_RECORDS SHOWN_:
##############################

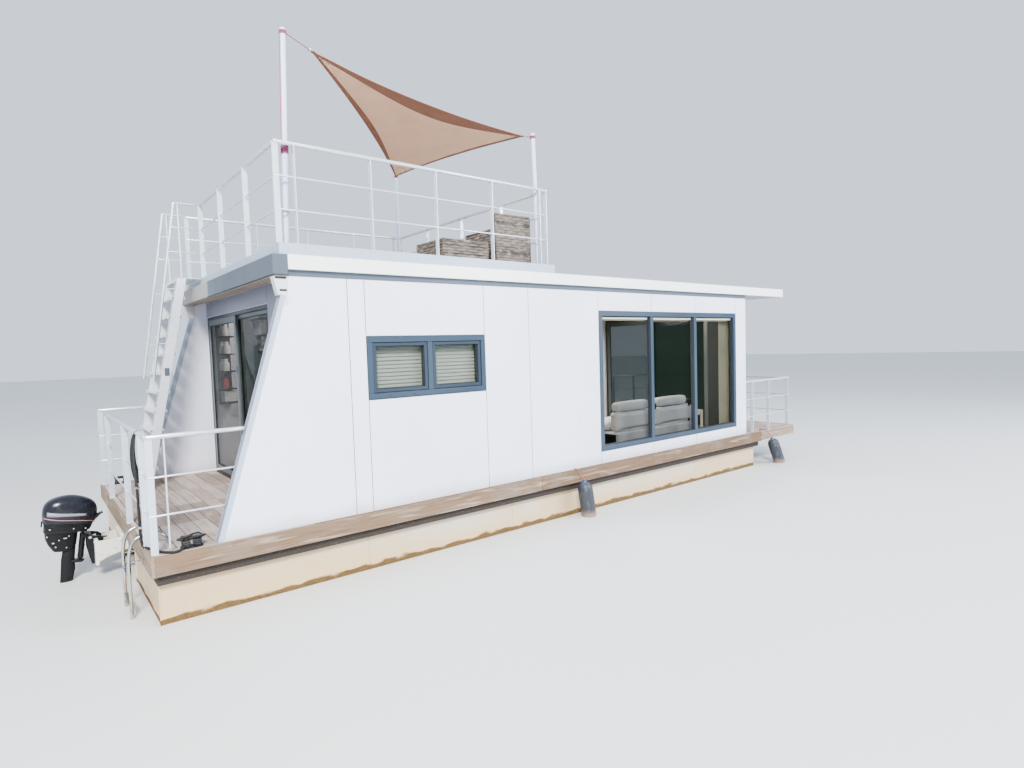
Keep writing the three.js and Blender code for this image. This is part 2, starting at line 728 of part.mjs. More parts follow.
addBothSides('wall', sideWall(), FINISH.wall);
add('wall_aft', facade(AFT_FACADE, AFT_DOOR), FINISH.wall);
add('wall_bow', facade(BOW_FACADE, BOW_DOOR), FINISH.wall);
for (const [name, place] of [['window_small', SMALL_WINDOW], ['window_big', BIG_WINDOW]]) {
  addBothSides(`${name}_frame`, windowFrame(place), FINISH.frame);
  addBothSides(`${name}_glass`, windowGlass(place), FINISH.glass);
}

const aftMiddle = (AFT_DOOR.y0 + AFT_DOOR.y1) / 2;
const bowMiddle = (BOW_DOOR.y0 + BOW_DOOR.y1) / 2;
add('door_aft_frame', doorFrame(AFT_DOOR, 1402, 1432, aftMiddle - 45, AFT_DOOR.y1), FINISH.door);
add('door_aft_leaf', doorLeaf(
  1432 + LEAF_CLEAR, 1472, AFT_DOOR.y0 + 12, aftMiddle + 45, AFT_DOOR.z1 - 15, AFT_DOOR.y0 + 70, -1,
), FINISH.door);
add('door_bow_frame', doorFrame(BOW_DOOR, 9125, 9155, bowMiddle - 45, BOW_DOOR.y1), FINISH.door);
add('door_bow_leaf', doorLeaf(
  9085, 9125 - LEAF_CLEAR, BOW_DOOR.y0 + 12, bowMiddle + 45, BOW_DOOR.z1 - 15, BOW_DOOR.y0 + 80, 1,
), FINISH.door);

const roofInset = ROOF.out + ROOF.board + GAP;
add('roof', box(
  ROOF.x0 + GAP, ROOF.x1 - ROOF.board - GAP, roofInset, across(roofInset), ROOF.low, ROOF.top,
), FINISH.roof);
add('roof_fascia', roofFascia(), FINISH.fascia);
add('roof_aft_beam', aftBeam(), FINISH.sheet);
add('terrace', box(
  TERRACE.x0, TERRACE.x1, TERRACE.y0, across(TERRACE.y0), ROOF.top + GAP, TERRACE.top,
), FINISH.sheet);

roofRailings();
deckRailings();
add('bow_rail', bowRailing(), FINISH.rail);
add('stair', stair(), FINISH.rail);
add('stair_handrail_inner', handrail(STAIR.y0 + 6), FINISH.rail);
add('stair_handrail_outer', handrail(STAIR.y1 - 13), FINISH.rail);

for (const [name, foot, head, radius] of MASTS) {
  add(name, mast(foot, head, radius), FINISH.mast);
}
add('sun_sail', sunSail(), FINISH.sail);

add('swim_ladder', swimLadder(), FINISH.stainless);
add('bollard_starboard', mooringBollard(330), FINISH.iron);
add('bollard_port', mirrored(mooringBollard(220)), FINISH.iron); // clear of the stair's foot
outboard();
for (const [name, top, bottom, both] of FENDERS) {
  const body = fender(top, bottom);
  add(`fender_${name}_starboard`, body, FINISH.fender);
  if (both) add(`fender_${name}_port`, mirrored(body), FINISH.fender);
}
terraceSeats();
furnish();

// The origin: middle of the whole boat in plan, at the pontoons' underside.
const PLAN_MIDDLE = { x: 5100, y: BEAM / 2 };
boat.position.set(-PLAN_MIDDLE.x, -PLAN_MIDDLE.y, DRAUGHT);
const houseboat = new THREE.Group();
houseboat.add(boat);

export default houseboat;
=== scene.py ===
# %% [markdown]
# # A houseboat, dressed
# The boat's solids come from its CAD model, which is loaded first and never moved. Everything after that gives
# each solid the finish and the fine shapes of the real boat: boards, seams, gaskets, welds, ropes and cloth.
# All sizes are in metres. `boat(x, y, z)` counts from the aft deck edge, the starboard deck edge and the
# waterline, because that is how the boat was measured.

import math
import random

import bpy
from mathutils import Matrix, Vector


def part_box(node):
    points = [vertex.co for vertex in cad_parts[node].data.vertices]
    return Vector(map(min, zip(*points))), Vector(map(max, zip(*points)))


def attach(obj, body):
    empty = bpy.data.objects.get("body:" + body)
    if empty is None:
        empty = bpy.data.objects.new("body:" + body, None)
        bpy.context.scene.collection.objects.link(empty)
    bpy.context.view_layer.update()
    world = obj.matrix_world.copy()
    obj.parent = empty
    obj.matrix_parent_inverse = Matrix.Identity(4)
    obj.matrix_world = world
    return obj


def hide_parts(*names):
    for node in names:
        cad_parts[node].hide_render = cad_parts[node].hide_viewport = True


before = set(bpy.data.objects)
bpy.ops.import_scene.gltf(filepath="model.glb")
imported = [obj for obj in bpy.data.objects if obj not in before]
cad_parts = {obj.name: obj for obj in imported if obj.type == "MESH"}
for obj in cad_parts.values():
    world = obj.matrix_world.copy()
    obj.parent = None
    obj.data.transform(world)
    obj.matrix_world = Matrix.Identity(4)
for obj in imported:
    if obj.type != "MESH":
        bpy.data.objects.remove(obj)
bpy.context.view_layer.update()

edge_low, edge_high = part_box("deck_edge")
AFT, STARBOARD = edge_low.x, edge_low.y
BEAM = edge_high.y - edge_low.y
WATERLINE = 0.45
DECK = edge_high.z - WATERLINE
print("deck", round(DECK, 3), "above the water, beam", round(BEAM, 3))


def boat(x, y, z):
    return Vector((AFT + x, STARBOARD + y, WATERLINE + z))


def node_box(name):
    """A CAD node's box, counted as boat() counts: (x0, x1), (y0, y1), (z0, z1)."""
    low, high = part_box(name)
    origin = boat(0, 0, 0)
    return tuple((low[i] - origin[i], high[i] - origin[i]) for i in range(3))


# %% [markdown]
# ## Camera
# The view was fitted to the boat's straight edges: a wide lens off the starboard quarter, a little above the
# deck, rolled by less than two degrees. The matrix is built from the three directions of that view, so the
# roll needs no further parenting or constraints.

# %% Camera
CAMERA_PLACE = boat(-0.747, -5.739, 2.257)
CAMERA_YAW, CAMERA_PITCH, CAMERA_ROLL = (math.radians(a) for a in (51.164, -3.347, -1.765))
FOCAL_PIXELS, FRAME_PIXELS, SENSOR_MM = 610.743, 1024, 36.0


def look_along(yaw, pitch, roll):
    ahead = Vector((math.cos(yaw) * math.cos(pitch), math.sin(yaw) * math.cos(pitch), math.sin(pitch)))
    level_right = Vector((math.sin(yaw), -math.cos(yaw), 0))
    level_up = level_right.cross(ahead)
    right = level_right * math.cos(roll) + level_up * math.sin(roll)
    up = level_up * math.cos(roll) - level_right * math.sin(roll)
    return Matrix((right, up, -ahead)).transposed()


camera_data = bpy.data.cameras.new("camera")
camera_data.sensor_width = SENSOR_MM
camera_data.lens = FOCAL_PIXELS * SENSOR_MM / FRAME_PIXELS
camera_data.clip_end = 200
camera = bpy.data.objects.new("camera", camera_data)
camera.matrix_world = (
    Matrix.Translation(CAMERA_PLACE) @ look_along(CAMERA_YAW, CAMERA_PITCH, CAMERA_ROLL).to_4x4()
)
bpy.context.scene.collection.objects.link(camera)
bpy.context.scene.camera = camera
print("lens", round(camera_data.lens, 2), "mm")

# %% [markdown]
# ## Light and floor
# A plain pale floor lies at the waterline, and a pale sky lights everything from all round. One large lamp
# stands behind the viewer's left shoulder, as the sun did, but soft enough to leave no hard shadow.


# %% Colour and node helpers
def linear(colour):
    """An sRGB hex colour as linear red, green, blue, alpha."""
    channels = [int(colour[i : i + 2], 16) / 255 for i in (1, 3, 5)]
    return (*[c / 12.92 if c <= 0.04045 else ((c + 0.055) / 1.055) ** 2.4 for c in channels], 1.0)


def add_node(tree, kind, settings=None, values=None, links=None):
    """One node with its settings, its sockets' own values, and links {socket: (node, output)}."""
    made = tree.nodes.new(kind)
    for name, value in (settings or {}).items():
        setattr(made, name, value)
    for name, value in (values or {}).items():
        made.inputs[name].default_value = value
    for name, (source, output) in (links or {}).items():
        tree.links.new(source.outputs[output], made.inputs[name])
    return made


# %% Floor, sky and lamps
def make_world(colour, strength):
    world = bpy.data.worlds.new("soft_sky")
    bpy.context.scene.world = world
    world.use_nodes = True
    background = world.node_tree.nodes["Background"]
    background.inputs["Color"].default_value = linear(colour)
    background.inputs["Strength"].default_value = strength


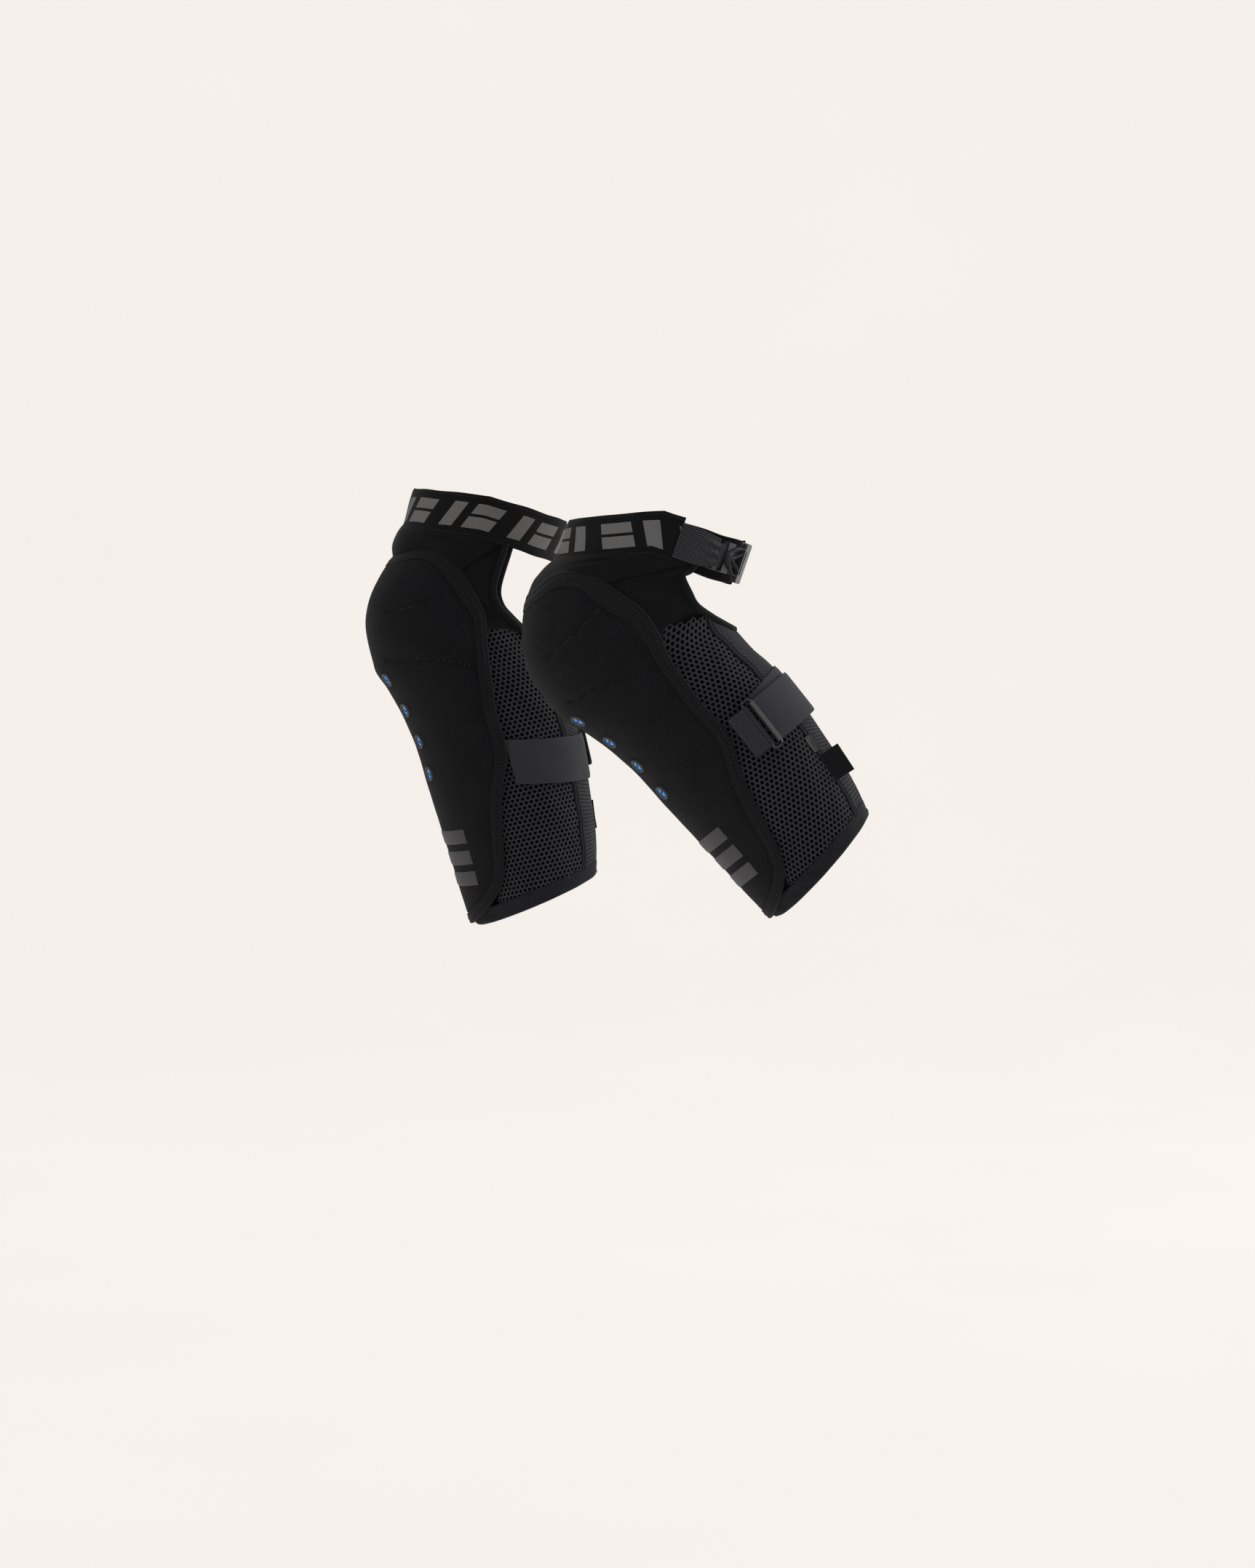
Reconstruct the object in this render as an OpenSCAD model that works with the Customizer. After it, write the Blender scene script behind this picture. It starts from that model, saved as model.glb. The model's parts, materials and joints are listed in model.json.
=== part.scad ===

##############################

From the line with "the pontoons' underside." through the line with "in imported if", set down every line exactly and nothing besides.

_SOLUTION FOR THIS EXERCISE_:
// The origin: middle of the whole boat in plan, at the pontoons' underside.
const PLAN_MIDDLE = { x: 5100, y: BEAM / 2 };
boat.position.set(-PLAN_MIDDLE.x, -PLAN_MIDDLE.y, DRAUGHT);
const houseboat = new THREE.Group();
houseboat.add(boat);

export default houseboat;
=== scene.py ===
# %% [markdown]
# # A houseboat, dressed
# The boat's solids come from its CAD model, which is loaded first and never moved. Everything after that gives
# each solid the finish and the fine shapes of the real boat: boards, seams, gaskets, welds, ropes and cloth.
# All sizes are in metres. `boat(x, y, z)` counts from the aft deck edge, the starboard deck edge and the
# waterline, because that is how the boat was measured.

import math
import random

import bpy
from mathutils import Matrix, Vector


def part_box(node):
    points = [vertex.co for vertex in cad_parts[node].data.vertices]
    return Vector(map(min, zip(*points))), Vector(map(max, zip(*points)))


def attach(obj, body):
    empty = bpy.data.objects.get("body:" + body)
    if empty is None:
        empty = bpy.data.objects.new("body:" + body, None)
        bpy.context.scene.collection.objects.link(empty)
    bpy.context.view_layer.update()
    world = obj.matrix_world.copy()
    obj.parent = empty
    obj.matrix_parent_inverse = Matrix.Identity(4)
    obj.matrix_world = world
    return obj


def hide_parts(*names):
    for node in names:
        cad_parts[node].hide_render = cad_parts[node].hide_viewport = True


before = set(bpy.data.objects)
bpy.ops.import_scene.gltf(filepath="model.glb")
imported = [obj for obj in bpy.data.objects if obj not in before]
cad_parts = {obj.name: obj for obj in imported if obj.type == "MESH"}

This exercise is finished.